Yates refers to his intent in entering into the Settlement Agreement in his own affidavit, in which he states that his “primary objective in this matter was to either have the indebtedness on the notes referenced . . . in the settlement agreement paid off, or be released from the guarantees thereon.” Yates further contends that he “very clearly informed . . .plaintiffs of that fact during the negotiations that led up to the settlement agreement.”
    Plaintiffs' forecast of evidence presents a different reason for inclusion of the reference to the Forbearance Agreement.

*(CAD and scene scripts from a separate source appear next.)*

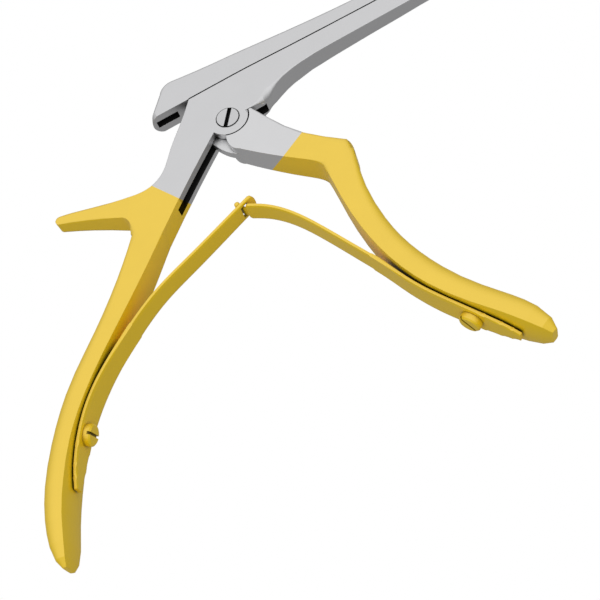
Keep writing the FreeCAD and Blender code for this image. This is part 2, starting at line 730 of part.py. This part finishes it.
def front_leaf_spring():
    """Leaf with a narrow tongue that hooks through the other leaf and ends in a round bar."""
    solid = leaf(front_leaf_points, front_leaf_tip_radius)
    end = point(*front_leaf_points[-1])
    knob = point(*knob_centre)
    along = knob - end
    reach = along.Length
    along.normalize()
    width = tongue_width / 2
    outline = polygon([point(-1, -width), point(reach, -width), point(reach, width), point(-1, width)])
    tongue = upright(outline, end, along, leaf_thickness / 2)
    bar = post(knob_radius, -knob_length / 2, knob_length / 2, knob.x, knob.y)
    solid = solid.fuse([tongue, bar])
    return solid.cut(screw_clearance(seat_on(front_leaf_points, front_screw_near, 1)))


def screw_clearance(seat):
    """The hole in a leaf for its screw and the flat its head sits on."""
    hole = post(spring_screw_shank_radius + spring_screw_hole_clearance, -leaf_thickness, leaf_thickness)
    flat = post(spring_screw_head_radius + spring_screw_hole_clearance, leaf_thickness / 2, leaf_thickness)
    return placed(hole.fuse(flat), *seat, 0)


parts = {
    "fixed_handle": fixed_handle,
    "slider": slider,
    "trigger_handle": trigger_handle,
    "pivot_screw": pivot_screw,
    "rear_leaf_spring": rear_leaf_spring,
    "front_leaf_spring": front_leaf_spring,
    "rear_spring_screw": lambda: spring_screw(*seat_on(rear_leaf_points, rear_screw_near, -1),
                                              rear_screw_slot_degrees),
    "front_spring_screw": lambda: spring_screw(*seat_on(front_leaf_points, front_screw_near, 1),
                                               front_screw_slot_degrees),
}

os.makedirs("parts", exist_ok=True)
for name, make in parts.items():
    shape = make().removeSplitter()
    if len(shape.Solids) == 1:
        shape = shape.Solids[0]
    shape.translate(Vector(0, 0, half_body))
    shape.exportStep(f"parts/{name}.step")
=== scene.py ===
import math

import bmesh
import bpy
import numpy as np
from mathutils import Matrix, Vector


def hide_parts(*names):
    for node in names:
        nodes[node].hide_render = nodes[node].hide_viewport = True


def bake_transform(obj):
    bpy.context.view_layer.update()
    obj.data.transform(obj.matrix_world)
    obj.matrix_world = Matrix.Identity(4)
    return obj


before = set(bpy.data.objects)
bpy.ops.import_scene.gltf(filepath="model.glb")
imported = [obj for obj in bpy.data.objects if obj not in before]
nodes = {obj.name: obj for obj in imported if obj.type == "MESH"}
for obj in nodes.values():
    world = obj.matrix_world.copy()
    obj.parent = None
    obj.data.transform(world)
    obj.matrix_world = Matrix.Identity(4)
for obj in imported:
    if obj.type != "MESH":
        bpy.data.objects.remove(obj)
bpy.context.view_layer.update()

# The picture. The tool lies on its side, seen from above its grips, and the shaft leaves the picture at the top,
# as in the photograph. The lens and the camera's place were worked out from the photograph's perspective.
# Sizes and places in this file are in millimetres, and MM turns them into metres.
MM = 0.001
eye = Vector((-14.15, -192.66, 218.5)) * MM
view_right = Vector((0.87385, -0.42368, -0.23850))
view_down = Vector((-0.48545, -0.73317, -0.47622))
view_ahead = Vector((0.02691, 0.53193, -0.84636))
focal_length = 65.58

camera = bpy.data.objects.new("camera", bpy.data.cameras.new("camera"))
bpy.context.scene.collection.objects.link(camera)
camera.data.lens = focal_length
camera.data.sensor_width = 36.0
camera.data.clip_start = 10 * MM
camera.data.clip_end = 10.0
turn = Matrix((view_right, -view_down, -view_ahead)).transposed()
camera.matrix_world = Matrix.Translation(eye) @ turn.to_4x4()
bpy.context.scene.camera = camera
bpy.context.scene.view_settings.view_transform = "Standard"


# The light. A plain studio world, no lamps: bright overhead, so that faces turned up are pale, and dim below,
# so that the undersides that look away from the bright sky are grey. The camera sees it as plain white paper.
def studio():
    """World whose grey level rises with height; straight looks at it are white."""
    world = bpy.data.worlds.new("studio")
    bpy.context.scene.world = world
    world.use_nodes = True
    tree = world.node_tree
    tree.nodes.clear()
    make = tree.nodes.new
    link = tree.links.new
    coords = make("ShaderNodeTexCoord")
    split = make("ShaderNodeSeparateXYZ")
    link(coords.outputs["Generated"], split.inputs["Vector"])
    height = make("ShaderNodeMapRange")
    height.inputs["From Min"].default_value = -1.0
    height.inputs["From Max"].default_value = 1.0
    link(split.outputs["Z"], height.inputs["Value"])
    ramp = make("ShaderNodeValToRGB")
    ramp.color_ramp.interpolation = "EASE"
    stops = [(0.0, 0.31), (0.12, 0.36), (0.40, 0.28), (0.62, 0.62), (0.85, 0.92), (1.0, 1.0)]
    elements = ramp.color_ramp.elements
    while len(elements) < len(stops):
        elements.new(0.5)
    for element, (place, level) in zip(elements, stops):
        element.position = place
        element.color = (level, level, level, 1.0)
    link(height.outputs["Result"], ramp.inputs["Fac"])
    soft = make("ShaderNodeBackground")
    link(ramp.outputs["Color"], soft.inputs["Color"])
    white = make("ShaderNodeBackground")
    white.inputs["Color"].default_value = (1.0, 1.0, 1.0, 1.0)
    light_path = make("ShaderNodeLightPath")
    mix = make("ShaderNodeMixShader")
    output = make("ShaderNodeOutputWorld")
    link(light_path.outputs["Is Camera Ray"], mix.inputs["Fac"])
    link(soft.outputs["Background"], mix.inputs[1])
    link(white.outputs["Background"], mix.inputs[2])
    link(mix.outputs["Shader"], output.inputs["Surface"])


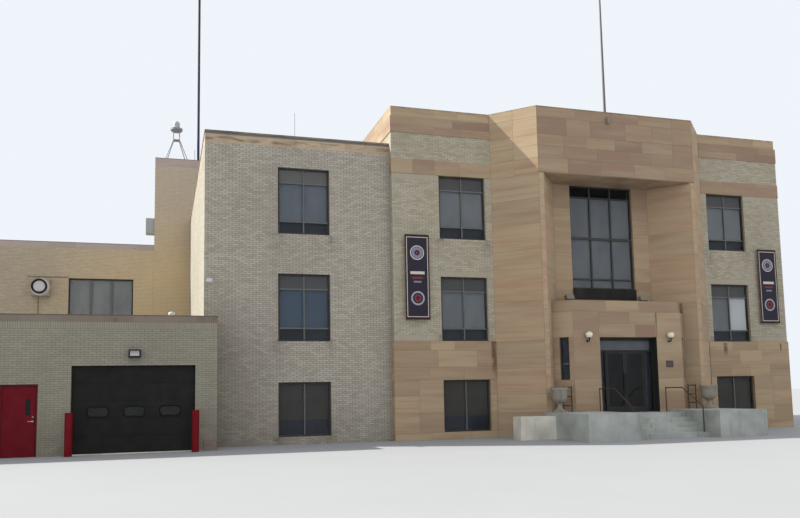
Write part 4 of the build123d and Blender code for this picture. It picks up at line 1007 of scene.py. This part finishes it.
wall = Finish("brick_walls", Roughness=0.92)
x, y, z = wall.position()
facing = wall.facing()
tone, joints = (coursed(wall, output, BRICK, COURSE, BED_JOINT / 2, 0.1) for output in ("Color", "Fac"))
laid = (facing[1] < -0.5) * (y < REAR + 0.1) + (facing[0] > 0.5) * (x > OLD_HALF - 0.12)
laid = laid + (facing[1] > 0.5) * (abs(y - REAR) < 0.1) * (x > added_box.left - 0.02)
left_of_old = x < -OLD_HALF - 0.01
masks = {"grey": left_of_old * (y < REAR + 0.01),
         "garage": left_of_old * (y < 0.2),
         "tan": y > REAR + 0.02}
colour, mortar = brick_face(wall, tone, "buff"), MORTAR["buff"]
for kind, mask in masks.items():
    colour = wall.mix(colour, brick_face(wall, tone, kind), mask)
    mortar = wall.mix(mortar, MORTAR[kind], mask)
gaps = joints.maths("MAXIMUM", joints, laid)
wall.feed("Base Color", wall.mix(colour, mortar, gaps))
wall.relief((1 - gaps) + wall.noise(120, 3) * 0.3, 0.004)
print("brick walls ready")

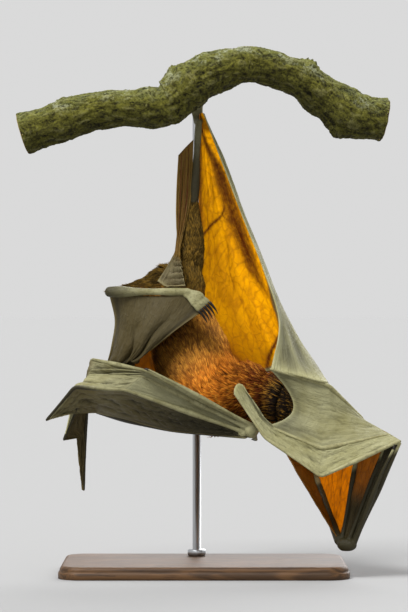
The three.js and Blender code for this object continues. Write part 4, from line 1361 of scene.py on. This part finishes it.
def ease(skin, middle, reach, rounds):
    """Softens the bends of a skin round one place: again and again each point moves towards the
    mean of its neighbours, by a share that falls from a half to 0 within its reach in mm."""
    points = np.empty(len(skin.vertices) * 3, np.float32)
    edges = np.empty(len(skin.edges) * 2, np.int32)
    skin.vertices.foreach_get("co", points)
    skin.edges.foreach_get("vertices", edges)
    points, edges = points.reshape(-1, 3).astype(float), edges.reshape(-1, 2)
    far = np.linalg.norm(points / MM - middle, axis=1)
    share = 0.5 * (1 - step(0.55 * reach, reach, far))[:, None]
    ends, others = edges.T.ravel(), edges[:, ::-1].T.ravel()
    near = share[ends, 0] > 0
    ends, others = ends[near], others[near]
    count = len(points)
    neighbours = np.maximum(np.bincount(ends, minlength=count), 1)[:, None]
    for _ in range(rounds):
        sums = np.stack([np.bincount(ends, points[others, k], count) for k in range(3)], -1)
        points = points + share * (sums / neighbours - points)
    skin.vertices.foreach_set("co", points.astype(np.float32).ravel())
    skin.update()


SKIN = body_skin()
for bend in BENDS.values():
    ease(SKIN, *bend)
add_piece(SKIN, COAT_SKIN, FLESH_NODES)


# ---------- Eyes and ears ----------

EYE_WAY = (0.36, 0.86, 0.36)  # where an eye looks: ahead, aside and up
LID_OPENING, LID_WIDTH = np.radians(46), np.radians(48)
# Rings of a lid, out over its top and back inside the ball: how far across the lid each lies,
# and how far above the ball in mm.
LID = [
    (0, 0.15), (0.06, 0.75), (0.16, 0.95), (0.4, 0.9), (0.7, 0.7),
    (1, 0.3), (1, -0.6), (0.7, -0.5), (0.4, -0.4), (0.1, -0.2),
]


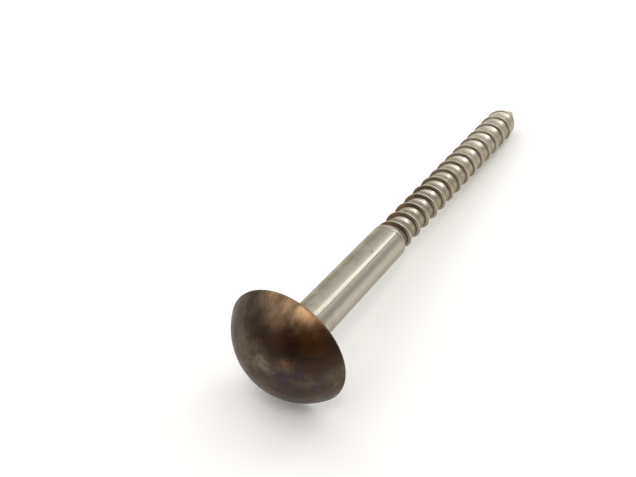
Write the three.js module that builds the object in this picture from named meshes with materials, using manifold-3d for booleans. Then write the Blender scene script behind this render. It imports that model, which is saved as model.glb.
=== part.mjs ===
// A dome-capped wood screw, as a three.js scene graph in millimetres, +Z up.
//
// A slotted countersunk wood screw has a tapped hole in its head. A hollow pressed dome, with a threaded
// stud brazed inside its crown, screws into that hole and hides the slot.
//
// Everything is turned about the Y axis. The dome's rim, which bears on the work, is the plane y = 0, and
// the tip points towards +Y.
import * as THREE from "three";
import { mergeVertices } from "three/addons/utils/BufferGeometryUtils.js";
import Module from "manifold-3d";

// Driving dimensions of the dome cap.
const DOME_RADIUS = 8.0;
const DOME_HEIGHT = 5.24;
const DOME_WALL = 0.9;
const RIM_ROUNDING = 0.3;

// Driving dimensions of the screw.
const SCREW_LENGTH = 63.5; // from the rim plane to the tip
const HEAD_RADIUS = 4.7;
const HEAD_LAND = 0.35; // the short upright edge above the countersunk cone
const HEAD_HALF_ANGLE = THREE.MathUtils.degToRad(41);
const SLOT_WIDTH = 1.2;
const SLOT_DEPTH = 1.3;
const NECK_RADIUS = 2.58; // the shank swells slightly towards the head
const SHANK_RADIUS = 2.5;
const SHANK_END = 23.6;
const SHOULDER_CHAMFER = 0.25;

// Driving dimensions of the wood thread and the point.
const PITCH = 2.5;
const THREAD_LEAD = 4.07; // how far the helix is carried back into the shank
const CREST_RADIUS = 2.38;
const CORE_RADIUS = 1.86; // at the shank, where the thread is deepest
const CORE_END_RADIUS = 2.12; // at the thread's last turn
const THREAD_END = 58.9;
const CONE_BASE = 60.1;
const CONE_BASE_RADIUS = 2.0;
const TIP_RADIUS = 0.25;

// Driving dimensions of the stud, its tapped hole and the braze that holds it.
const STUD_RADIUS = 1.45;
const STUD_END = 5.6;
const STUD_CHAMFER = 0.4;
const STUD_HEAD_RADIUS = 3.0;
const STUD_HEAD_FACE = -2.9; // the underside of the stud's head
const BORE_RADIUS = 1.75;
const BORE_DEPTH = 6.2;
const BORE_MOUTH_CHAMFER = 0.25;
const BRAZE_WIDTH = 0.9;
const JOINT_GAP = 0.1; // between the brazed pieces

const ROUND_SEGMENTS = 48;
const THREAD_SEGMENTS = 24; // facets round one turn of the thread
const ARC_DIVISIONS = 10;
const BIG = 50; // longer than any cut that has to run right through

// The dome's outside and inside lie on spheres that share one centre on the axis. The outer one meets the
// dome's full radius where the rounding of the rim begins.
const DOME_RISE = DOME_HEIGHT - RIM_ROUNDING;
const SPHERE_RADIUS = (DOME_RADIUS ** 2 + DOME_RISE ** 2) / (2 * DOME_RISE);
const SPHERE_CENTRE = SPHERE_RADIUS - DOME_HEIGHT;
const INNER_SPHERE_RADIUS = SPHERE_RADIUS - DOME_WALL;

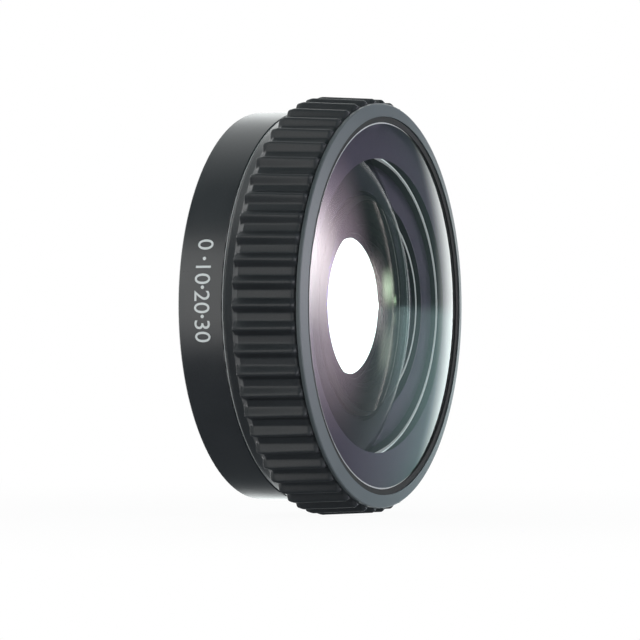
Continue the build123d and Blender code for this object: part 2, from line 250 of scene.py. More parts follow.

In his affidavit, Ammons, Jr. “recall[s] that [Yates] . . . wanted to include a term in the Mediated Settlement Agreement which would provide that [plaintiffs] would be in default in the event that notes which were owed by all of us and [Yates] were not paid in full by December 31, 2002.” Ammons, Jr. also recalls that plaintiffs “refused to agree to such a term and it was not included in the Mediated Settlement Agreement.” Although Ammons, Jr. admits that the Settlement Agreement contains a sentence referring to the Forbearance Agreement, Ammons, Jr. states that “[t]he reference to the Forbearance Agreement was not a term of the Settlement Agreement such that a failure to comply with the Forbearance Agreement would be an event of default under the Settlement Agreement.” Ammons, Sr. also recalled Yates' desire to include an absolute requirement in the Settlement Agreement, but he notes in his affidavit that plaintiffs “steadfastly refused and [Yates], recognizing that we could not agree to something which we knew we could not deliver, conceded and that term was never put in the . . . typed Settlement Agreement . . . .” Ammons, Sr. further recalls plaintiffs “specifically point[ing] out . . . to [Yates] . . . that the reference to the Forbearance Agreement was not an agreement on our part to be responsible for or to pay off [BB & T] by December 31, 2002; nor was it an incorporation of theForbearance Agreement into the Settlement Agreement.”
     The record reflects that other documents related to the Settlement Agreement (e.g., the Indemnity Agreement, the Promissory Note, and the Assignment of Yates' interest) were attached to the agreement and expressly included by consistent and specific language stating that they were “incorporated herein by reference.” The Forbearance Agreement, on the other hand, was merely referred to by date rather than name and only “acknowledge[d]” in paragraph 9. This Court has previously stated that “[a]mbiguities in contracts are to be resolved by the jury upon consideration of 'the expressions used, the subject matter, the end in view, the purpose sought, and the situation of the parties at the time.'” Cleland, 64 N.C. App. at 157, 306 S.E.2d at 590 (quoting Silver v. Board of Transportation, 47 N.C. App. 261, 268, 267 S.E.2d 49, 55 (1980)). In the instant case, because a question of the parties' intent exists and extrinsic evidence is required to determine that intent, we hold that the trial court erred by granting summary judgment in favor of defendants. Thus, because we conclude that a material issue of fact remains, we need not address plaintiffs' alternative argument that they were entitled to judgment in their favor as a matter of law. Accordingly, the judgment of the trial court is reversed, and the case is remanded to the trial court.
    Reversed.
    Judges HUDSON and ELMORE concur.
    Report per Rule 30(e).
    Judge TIMMONS-GOODSON submitted this opinion for filing prior to 31 October 2005.


Footnote: 1
     In their affidavits, both Ammons, Sr. and Ammons, Jr. assert that Yates signed both amendments and agreed to the corresponding extensions of the original forbearance period. However, although he was listed as a party on both documents, Yates did not sign either of the amendments contained in the record on appeal.